Meanwhile the heart of the dead man—his conscience, as we should call it in our modern phraseology—was being weighed in the balance against the image of truth. Something more convincing was needed than his own protestation that he had acted uprightly and done no wrong. The heart was placed in the scale by Thoth, who, knowing the weakness of human nature, inclined the balance a little in its favour. Anubis superintended the weighing, while Thoth recorded the result. If the verdict were favourable, he addressed Osiris in the following words: “Behold the deceased in this Hall of the Twofold Truth, his heart hath been weighed in the balance, in the presence of the great genii, the lords of Hades, and been found true. No trace of earthly impurity hath been found in his heart. Now that he leaveth the tribunal true of voice (justified), his heart is restored to him, as well as his eyes and the material cover of his heart, to be put back in their places, each in its own time, his soul in heaven, his heart in the other world, as is the custom of the followers of Horus. Henceforth let his body lie in the hands of Anubis, who presideth over the tombs; let him receive offerings at [pg 178] the cemetery in the presence of (Osiris) Un-nefer (the Good Being); let him be as one of those favourites who follow thee; let his soul abide where it will in the necropolis of his city, he whose voice is true before the great Ennead.”[147]

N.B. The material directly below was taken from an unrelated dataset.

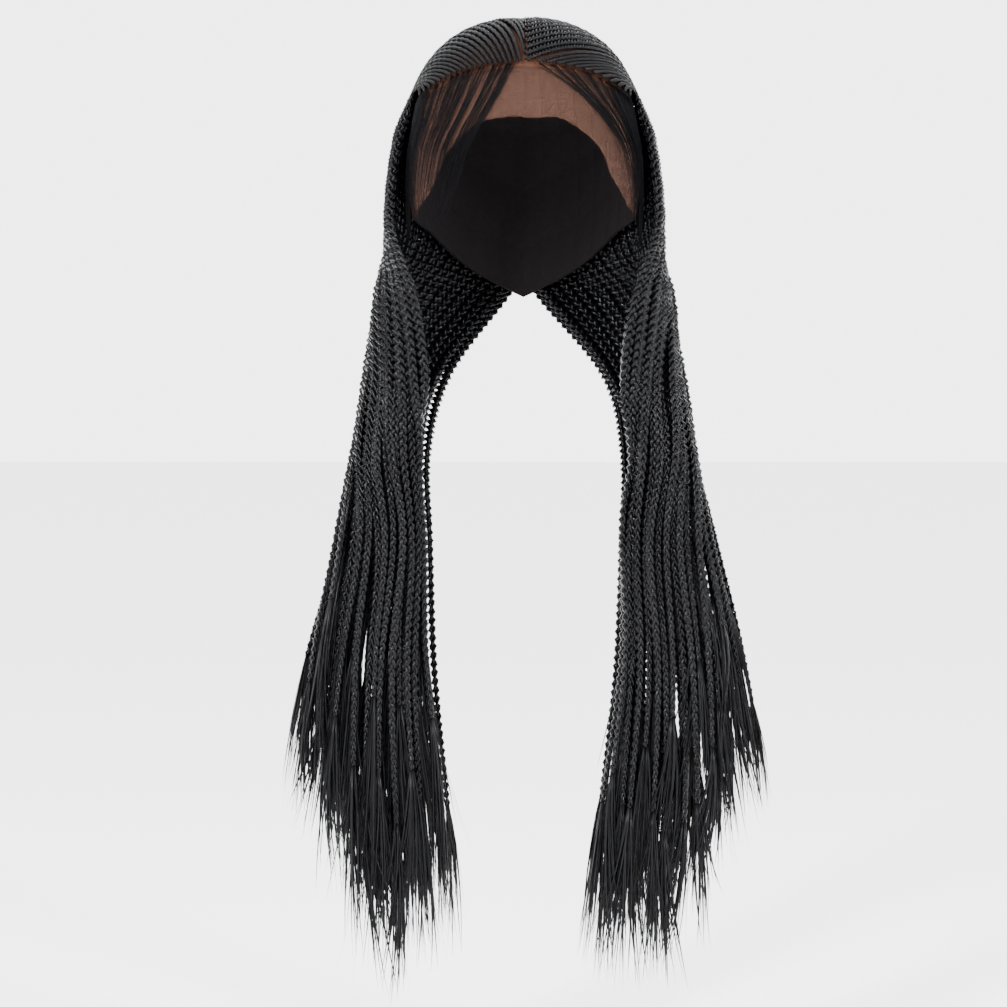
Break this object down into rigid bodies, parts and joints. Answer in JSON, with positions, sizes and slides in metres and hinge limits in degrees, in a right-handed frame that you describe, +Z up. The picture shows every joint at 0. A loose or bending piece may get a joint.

In the judgment-hall of Osiris we find the first expression of the doctrine which was echoed so many ages later by the Hebrew prophets, that what the gods require is mercy and righteousness rather than orthodoxy of belief. And the righteousness and mercy are far-reaching. The faith that is to save the follower of Osiris is a faith that has led him to feed the hungry, to give drink to the thirsty, to clothe the naked, to abstain from injuring his neighbour in word or thought, much less in deed, and to be truthful in both act and speech. Even the slave is not forgotten; to have done anything which has caused him to be ill-treated by his master, is sufficient to exclude the offender from the delights of paradise. Man's duty towards his fellow-man is put on a higher footing even than his duty towards the gods, for it comes first in the list of righteous actions required from him. It is not until the dead man has proved that he has acted with justice and mercy towards his fellows, that he is allowed to pass on to prove that he has performed his duty towards the gods.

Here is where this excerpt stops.